Uma obra de J.Borges foi escolhida pelo presidente Lula para presentear o Papa Francisco, na viagem ao Vaticano em 2023. A gravura, A Sagrada Família, de 96 cm X 66 cm, se tornou, então, uma das mais vendidas no ateliê. “Agora virou 'a gravura do papa'. Vendemos muito. Só não vendi mais porque a reportagem saiu quatro dias antes da Fenearte e não deu para fazer mais”, contou o mestre artesão, Patrimônio Vivo Imaterial de Pernambuco desde 2005 e agraciado com a Ordem do Mérito Cultural do Brasil em 1999.

O artista contribuiu para que a xilogravura superasse o elitismo das artes plásticas ao ser inserida nas galerias, a partir da iniciativa do marchand pernambucano Carlos Ranulpho, falecido em abril deste ano.
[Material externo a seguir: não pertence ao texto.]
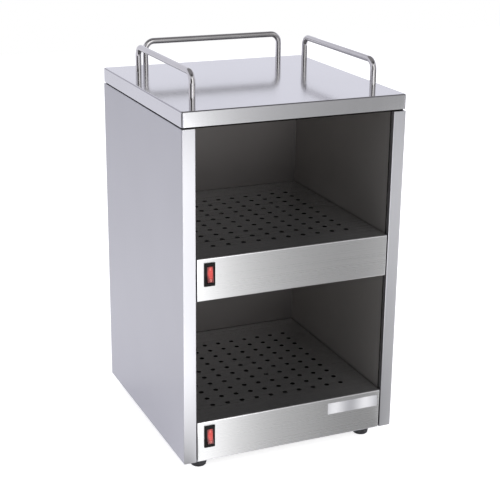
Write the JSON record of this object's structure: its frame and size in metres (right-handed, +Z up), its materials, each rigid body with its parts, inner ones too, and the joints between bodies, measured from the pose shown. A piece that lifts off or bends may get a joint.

O escritor e dramaturgo Ariano Suassuna (1927-2014), por sua vez, colaborou para propagar o nome do artista, apontando J.Borges como o melhor gravador popular do Brasil. Atualmente, a obra borgiana pode ser vista em exposição no Museu do Pontal, na Barra, Zona Oeste do Rio de Janeiro.

No ateliê de J.Borges, onde podem ser adquiridas obras suas, trabalham 16 pessoas. “Gosto de trocar ideias. Meu lema é: conte a história mas não meça o tamanho do bicho. Senão a mão fica parada e não trabalha (risos)”. Quatro dos 18 filhos seguiram a profissão do pai. “A maioria já faleceu. Sou vítima de enterrar sete filhos”, lamentou. O mais novo, Bacaro Borges, 23 anos, é um nomes promissores da prole.

“No panteão da gravura em madeira, J. Borges é um dos grandes do Brasil, internacionalmente reconhecido e reverenciado. No ramo dos editores populares, a Gráfica Borges por ele liderada escreveu parte desta história, a da literatura de cordel brasileira. O poeta é autor de narrativas posicionadas entre os clássicos de cordel”, escreveu, a jornalista, poeta, pesquisadora Maria Alice Amorim, autora do livro J.Borges, entre fábulas e astúcias (Cepe Editora, 2019). “Constituiu aprendizes, disseminou saberes. Manejando memórias seculares, com alegria e vitalidade concedeu-nos a cada dia intenso legado de invenção artística e tradições. Importante deixar para outras gerações este precioso patrimônio artístico.”

“‘Abri caminho a ferro e fogo', era o que gostava de dizer J. Borges sobre a própria vida. E tinha grande lucidez, sensibilidade e alegria, sempre que fazia um balanço da trajetória artística: ‘O sentido do artista é a criação, a arte dá liberdade ao pensamento humano, alimenta o espírito. Gosto muito da liberdade de trabalhar criando o que me satisfaz’. Assim era o nosso Mestre, preciso nas palavras, sábio na compreensão da vida, do mundo”, afirma Maria Alice. “E, felizmente, permanece entre nós com a sua obra tão prolífica, tão consistente; com o exemplo de vida que legou à família e às amizades, com o rico patrimônio de memórias, de histórias, de arte, de poesia que foi construindo com as próprias mãos por todos os cantos por onde passou e viveu”.